Budidaya Ikan Air Tawar, Bupati Lay Tabur 60 Ribu Benih Lele
Laporan Yansen Bau
Atambua, NTTOnlinenow.com – Pemerintah Kabupaten (Pemkab) Belu budidaya ikan air tawar. Budidaya ikan lele dengan pola kolam terpal pertama kali digalakkan di Propinsi NTT khususnya di wilayah Belu, perbatasan Indonesia-Timor Leste.
Budidaya ikan lele program Kementerian Kelautan dan Perikanan, Dirjen Perikanan Budidaya Balai Besar Perikanan Budidaya Air Tawar pertama di provinsi NTT dengan total dana 400 juta berlokasi di Pokdakan Cempaka Lalosuk, Desa Manleten, Kecamatan Tasifeto Timur.
Penebaran benih pada percontohan budidaya lele sistem bioflok langsung oleh Bupati Belu, Willybrodus Lay dengan menabur 60 ribu ekor benih ikan lele secara simbolis pada 20 kolam dari terpal didampingi Dirjen Perikanan Budidaya Slamet Subiakto, Sabtu (30/9/2017).
Menurut Bupati Lay, budidaya lele sistem bioflok sangat membantu warga masyarakat di Kabupaten Belu. Dengan adanya budidaya ini selain tingkatkan ekonomi warga juga warga mudah mendapatkan salah satu ikan yang mengandung sumber protein tinggi.
“Hal ini sangat membantu kami, dan kalau bisa disetiap Desa ada budidaya ikan lele. Kenapa, karena ini mengandung salah satu sumber protein,” ujar dia.
Baca juga : Karateka Inkai Belu Gashuku Persiapan Ujian Kenaikan Tingkat
Dia menyampaikan ucapan terimakasih kepada Dirjen yang telah membantu dengan program budidaya ikan air tawar. Teknologi bioflok ikan ini sangat luar biasa bagi kami. Ini menjadi pilot project bagi kami, daripada kami mengirim warga masyarakat ke Sukabumi untuk belajar.
“Saya juga punya perhatian untuk budidaya. Ini budidaya ikan air tawar, kalau bisa ada budidaya ikan air laut dan kepiting. Kita punya potensi yang besar hanya kita tidak punya teknologi dan pengetahuannya. Terimakasih Pak Dirjen telah datang ke Atambua membawa teknologi ini,” kata Lay.
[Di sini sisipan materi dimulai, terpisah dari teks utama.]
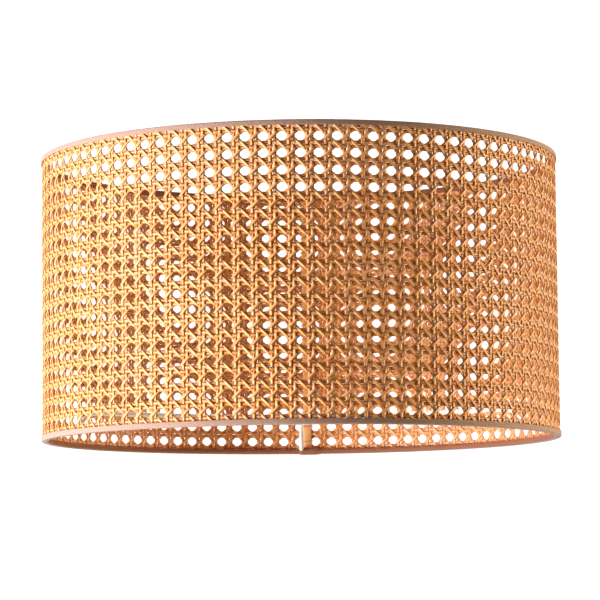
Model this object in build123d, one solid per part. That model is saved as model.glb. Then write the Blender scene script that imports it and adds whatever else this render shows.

Dirjen Perikanan Budidaya Slamet Subiakto menuturkan, biofrok merupakan budidaya dengan memberi pakan berupa mikro organisme antara lain plankton dan phytoplankton yang mampu menguraikan makanan menjadi siap santap oleh lele.
“Nanti yang lain bisa menyusul, asalkan percontohan ini jadi dan berkembang, baru nanti untuk kegiatan-kegiatan yang lain. Faktor utama yang mahal adalah pakannya, kalau warga kelompok berhasil baru berikutnya kita kirim alat mesin pembuat pakannya,” janji dia.
Selain itu juga pembenihan lele atau ikan. Karena lele disini didatangkan dari Jawa, kedepannya kita akan datangkan bibit lelenya, sehingga warga bisa memiliki benih sendiri tanpa didatangkan dari luar daerah. “Disini saya lihat masih apa adanya, tapi harus ada sentuhan teknologi, nanti kita akan buat model pembibitan yang betul agar bisa jadi panutan atau percontohan bagi yang lain,” pungkas Slamet.